Output every line below without omitting or altering anything.

··· Supplied information ···

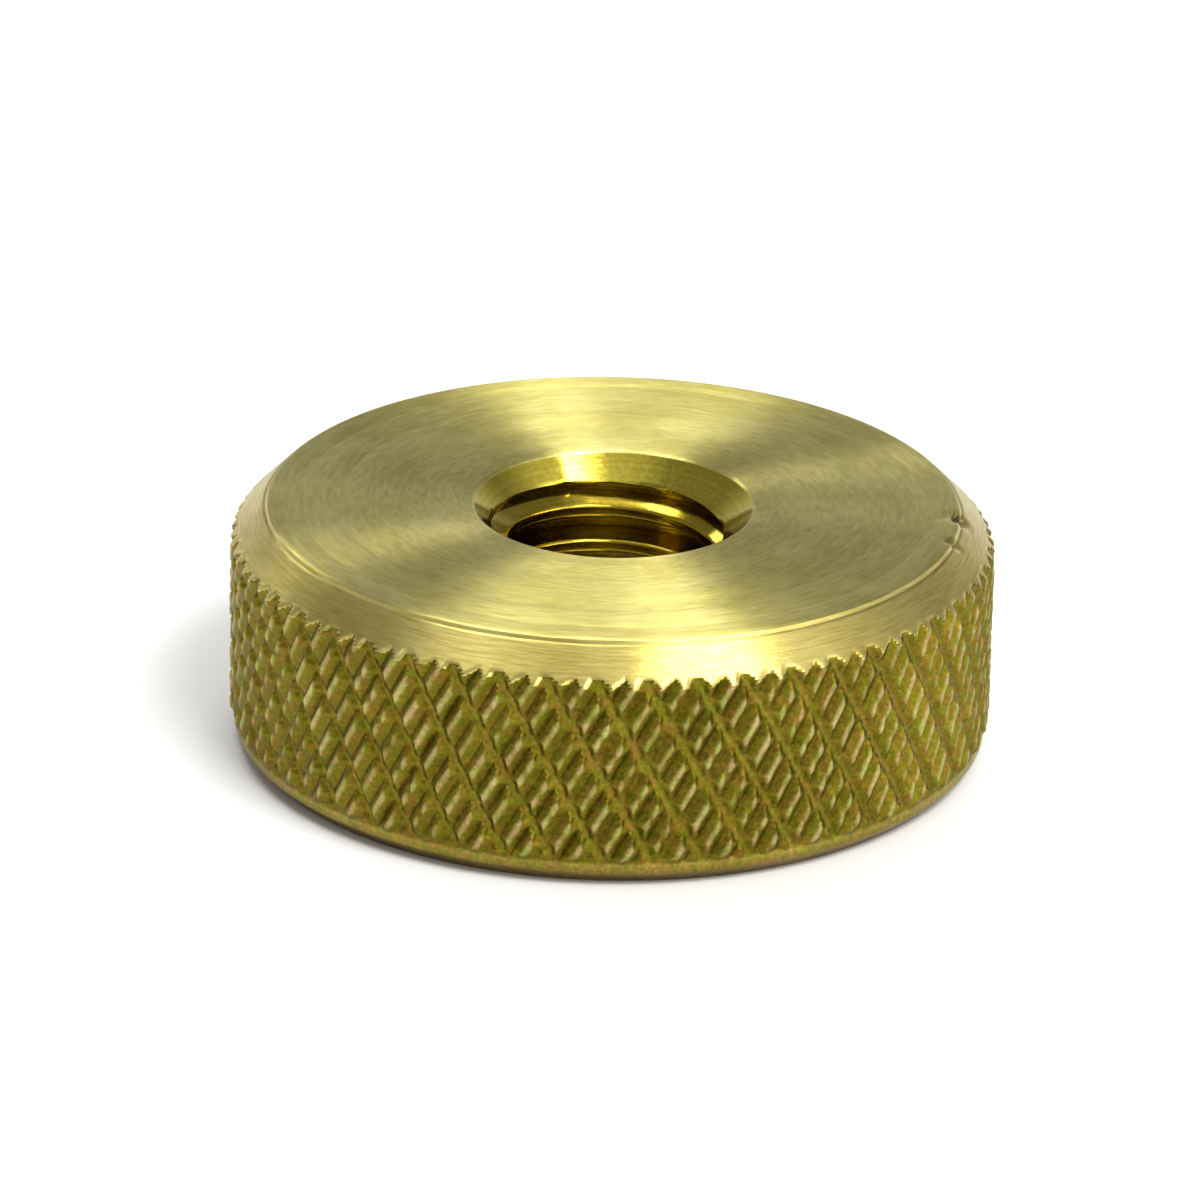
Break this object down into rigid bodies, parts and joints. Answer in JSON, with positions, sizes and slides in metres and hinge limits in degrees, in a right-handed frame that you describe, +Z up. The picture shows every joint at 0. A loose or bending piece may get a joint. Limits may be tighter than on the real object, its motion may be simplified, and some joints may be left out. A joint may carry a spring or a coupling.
{
  "type": "knurled thumb nut",
  "caption": "Low round brass thumb nut with a diamond-knurled rim, bevelled outer edges and a countersunk, threaded through hole.",
  "frame": {"origin": "centre of the smooth bottom face, where the thread's axis meets it", "axes": "+Z up along the thread's axis, from the smooth bottom face to the knurled rim's bevelled top; +X to the right and +Y away from the viewer, as the nut was first seen"},
  "size_m": [0.025, 0.025, 0.0081],
  "materials": {
    "brass": "bare machined brass, satin turned faces and sharp-cut knurl"
  },
  "bodies": {
    "root": {"knurled_nut": "brass"}
  },
  "joints": []
}
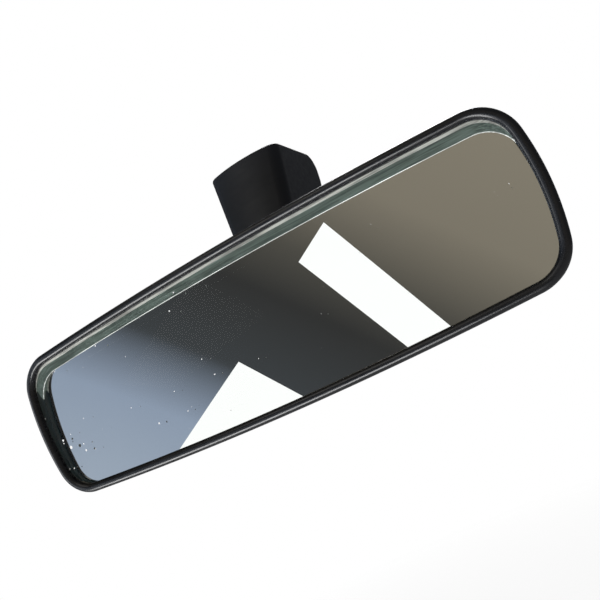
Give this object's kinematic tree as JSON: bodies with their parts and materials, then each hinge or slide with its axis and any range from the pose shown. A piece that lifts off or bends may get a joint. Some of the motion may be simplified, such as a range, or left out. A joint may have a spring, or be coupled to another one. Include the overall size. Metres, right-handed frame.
{
  "type": "interior rearview mirror",
  "caption": "Day and night interior rearview mirror: wedge glass in a rounded black rim, tilting head on a ball-jointed arm and a screwed roof foot.",
  "frame": {"origin": "centre of the foot's flat mounting face", "axes": "+Z out of the foot into the roof, +X along the mirror, the glass faces -Y"},
  "size_m": [0.24, 0.1117, 0.1188],
  "materials": {
    "zinc": "cast, matt",
    "black_plastic": "fine-grained, satin",
    "bezel_plastic": "smooth, satin",
    "spring_steel": "rolled",
    "black_metal": "black powder coat, satin",
    "steel": "zinc plated",
    "nylon": "natural nylon",
    "inner_plastic": "moulded, matt",
    "glass": "clear, ground edge",
    "silvering": "mirror",
    "backing": "dull film",
    "foam": "closed-cell foam",
    "lever_plastic": "satin"
  },
  "bodies": {
    "foot": {"mounting_bracket": "zinc", "foot_cover": "black_plastic", "cover_clips": "spring_steel", "ball_stud": "black_metal", "stud_pin": "steel"},
    "liner": {"ball_liner": "nylon"},
    "cup": {"socket_cup": "spring_steel"},
    "carrier": {"socket_carrier": "inner_plastic", "socket_clamp": "inner_plastic", "clamp_screws": "steel"},
    "head": {"rear_housing": "black_plastic", "front_bezel": "bezel_plastic", "mirror_glass": "glass", "silver_coating": "silvering", "backing_film": "backing", "glass_foam_strip": "foam", "hinge_pins": "steel", "lever_pin": "steel", "detent_spring": "spring_steel", "spring_screw": "steel"},
    "lever": {"day_night_lever": "lever_plastic"}
  },
  "joints": [
    {"name": "ball_yaw", "type": "hinge", "parent": "foot", "child": "liner", "pos_m": [0, -0.0625, -0.085], "axis": [0, 0, 1], "range_deg": [-16, 16]},
    {"name": "ball_pitch", "type": "hinge", "parent": "liner", "child": "cup", "pos_m": [0, -0.0625, -0.085], "axis": [1, 0, 0], "range_deg": [-12, 12]},
    {"name": "ball_roll", "type": "hinge", "parent": "cup", "child": "carrier", "pos_m": [0, -0.0625, -0.085], "axis": [0, 1, 0], "range_deg": [-8, 8]},
    {"name": "day_night_flip", "type": "hinge", "parent": "carrier", "child": "head", "pos_m": [0, -0.069, -0.059], "axis": [-1, 0, 0], "range_deg": [0, 4]},
    {"name": "lever_swing", "type": "hinge", "parent": "head", "child": "lever", "pos_m": [0, -0.068, -0.109], "axis": [-1, 0, 0], "range_deg": [0, 45]}
  ],
  "couplings": [
    {"joint": "lever_swing", "follows": "day_night_flip", "ratio": 11.25}
  ]
}
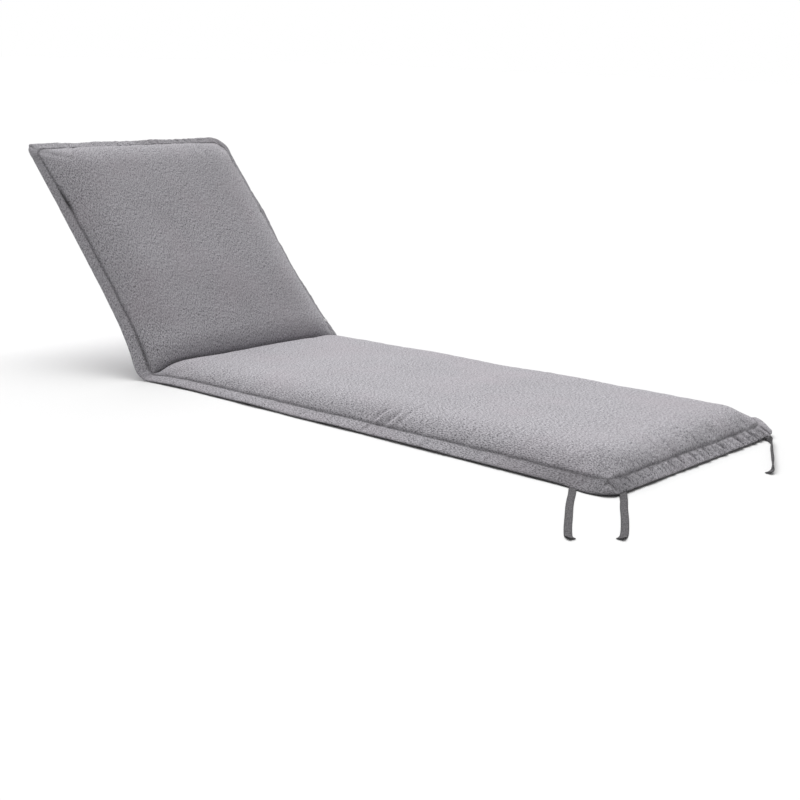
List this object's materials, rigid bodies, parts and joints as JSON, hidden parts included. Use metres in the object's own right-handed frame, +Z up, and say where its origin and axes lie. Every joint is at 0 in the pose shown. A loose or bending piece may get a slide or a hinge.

···

**Result**
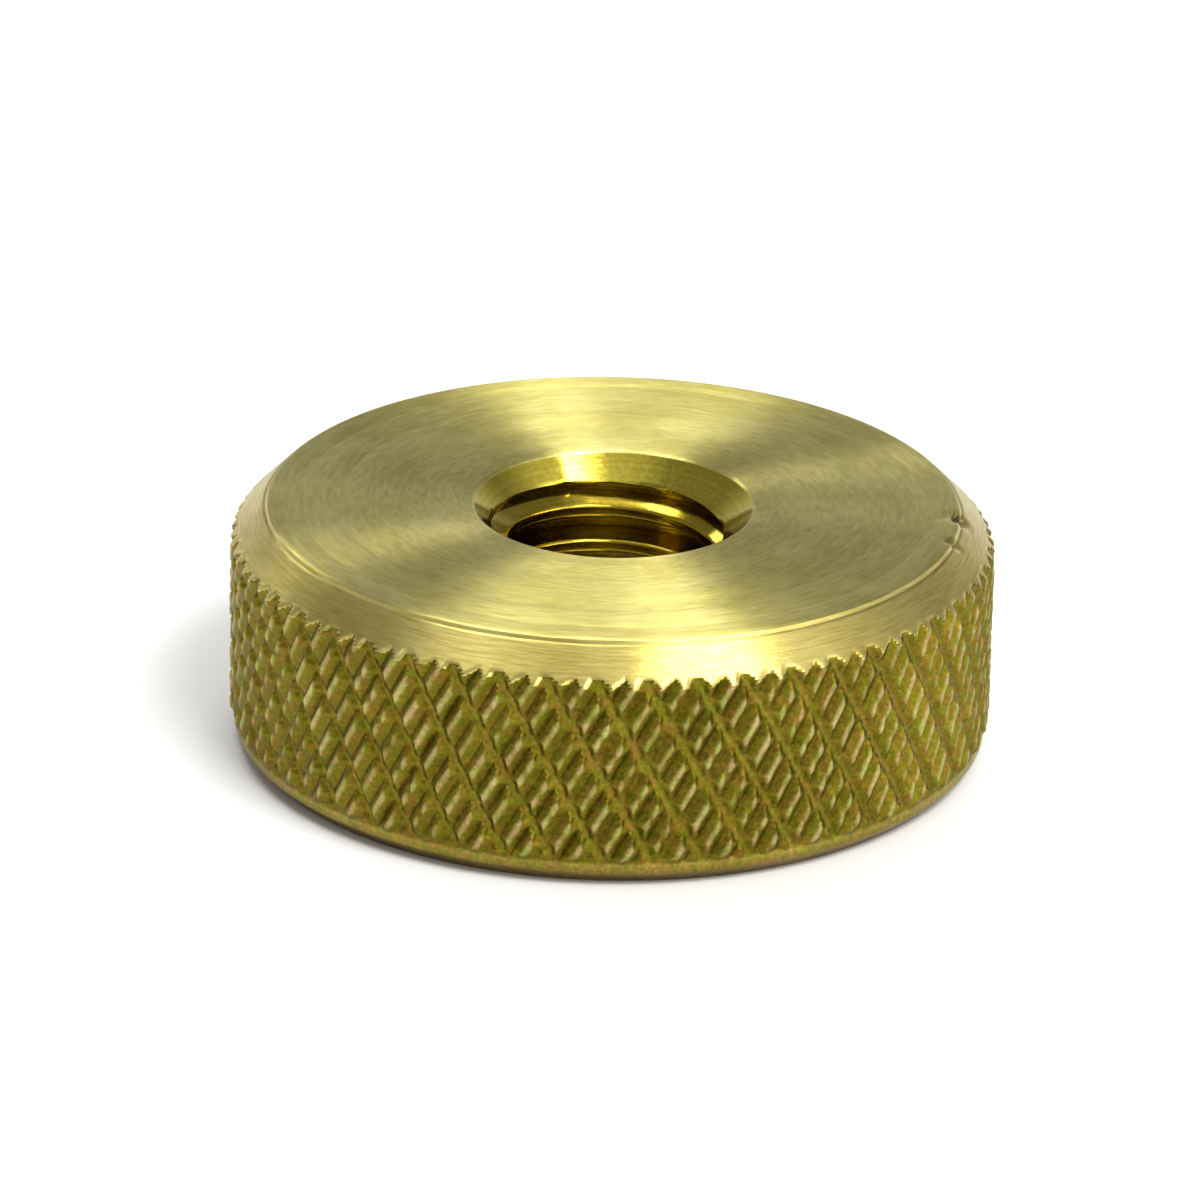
Break this object down into rigid bodies, parts and joints. Answer in JSON, with positions, sizes and slides in metres and hinge limits in degrees, in a right-handed frame that you describe, +Z up. The picture shows every joint at 0. A loose or bending piece may get a joint. Limits may be tighter than on the real object, its motion may be simplified, and some joints may be left out. A joint may carry a spring or a coupling.
{
  "type": "knurled thumb nut",
  "caption": "Low round brass thumb nut with a diamond-knurled rim, bevelled outer edges and a countersunk, threaded through hole.",
  "frame": {"origin": "centre of the smooth bottom face, where the thread's axis meets it", "axes": "+Z up along the thread's axis, from the smooth bottom face to the knurled rim's bevelled top; +X to the right and +Y away from the viewer, as the nut was first seen"},
  "size_m": [0.025, 0.025, 0.0081],
  "materials": {
    "brass": "bare machined brass, satin turned faces and sharp-cut knurl"
  },
  "bodies": {
    "root": {"knurled_nut": "brass"}
  },
  "joints": []
}
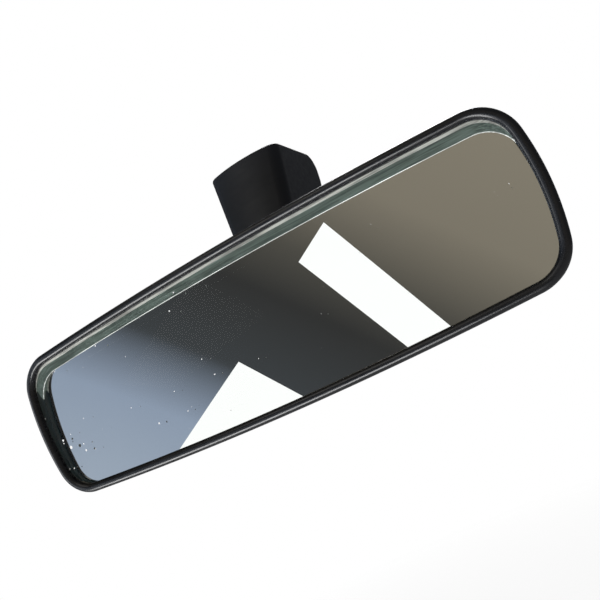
Give this object's kinematic tree as JSON: bodies with their parts and materials, then each hinge or slide with its axis and any range from the pose shown. A piece that lifts off or bends may get a joint. Some of the motion may be simplified, such as a range, or left out. A joint may have a spring, or be coupled to another one. Include the overall size. Metres, right-handed frame.
{
  "type": "interior rearview mirror",
  "caption": "Day and night interior rearview mirror: wedge glass in a rounded black rim, tilting head on a ball-jointed arm and a screwed roof foot.",
  "frame": {"origin": "centre of the foot's flat mounting face", "axes": "+Z out of the foot into the roof, +X along the mirror, the glass faces -Y"},
  "size_m": [0.24, 0.1117, 0.1188],
  "materials": {
    "zinc": "cast, matt",
    "black_plastic": "fine-grained, satin",
    "bezel_plastic": "smooth, satin",
    "spring_steel": "rolled",
    "black_metal": "black powder coat, satin",
    "steel": "zinc plated",
    "nylon": "natural nylon",
    "inner_plastic": "moulded, matt",
    "glass": "clear, ground edge",
    "silvering": "mirror",
    "backing": "dull film",
    "foam": "closed-cell foam",
    "lever_plastic": "satin"
  },
  "bodies": {
    "foot": {"mounting_bracket": "zinc", "foot_cover": "black_plastic", "cover_clips": "spring_steel", "ball_stud": "black_metal", "stud_pin": "steel"},
    "liner": {"ball_liner": "nylon"},
    "cup": {"socket_cup": "spring_steel"},
    "carrier": {"socket_carrier": "inner_plastic", "socket_clamp": "inner_plastic", "clamp_screws": "steel"},
    "head": {"rear_housing": "black_plastic", "front_bezel": "bezel_plastic", "mirror_glass": "glass", "silver_coating": "silvering", "backing_film": "backing", "glass_foam_strip": "foam", "hinge_pins": "steel", "lever_pin": "steel", "detent_spring": "spring_steel", "spring_screw": "steel"},
    "lever": {"day_night_lever": "lever_plastic"}
  },
  "joints": [
    {"name": "ball_yaw", "type": "hinge", "parent": "foot", "child": "liner", "pos_m": [0, -0.0625, -0.085], "axis": [0, 0, 1], "range_deg": [-16, 16]},
    {"name": "ball_pitch", "type": "hinge", "parent": "liner", "child": "cup", "pos_m": [0, -0.0625, -0.085], "axis": [1, 0, 0], "range_deg": [-12, 12]},
    {"name": "ball_roll", "type": "hinge", "parent": "cup", "child": "carrier", "pos_m": [0, -0.0625, -0.085], "axis": [0, 1, 0], "range_deg": [-8, 8]},
    {"name": "day_night_flip", "type": "hinge", "parent": "carrier", "child": "head", "pos_m": [0, -0.069, -0.059], "axis": [-1, 0, 0], "range_deg": [0, 4]},
    {"name": "lever_swing", "type": "hinge", "parent": "head", "child": "lever", "pos_m": [0, -0.068, -0.109], "axis": [-1, 0, 0], "range_deg": [0, 45]}
  ],
  "couplings": [
    {"joint": "lever_swing", "follows": "day_night_flip", "ratio": 11.25}
  ]
}
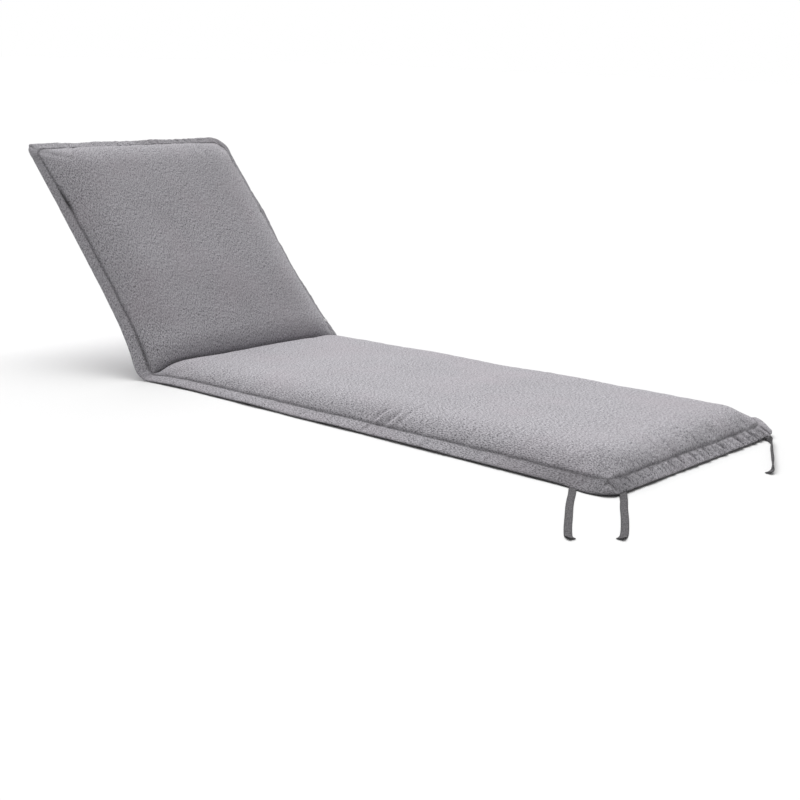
List this object's materials, rigid bodies, parts and joints as JSON, hidden parts included. Use metres in the object's own right-handed frame, +Z up, and say where its origin and axes lie. Every joint is at 0 in the pose shown. A loose or bending piece may get a slide or a hinge.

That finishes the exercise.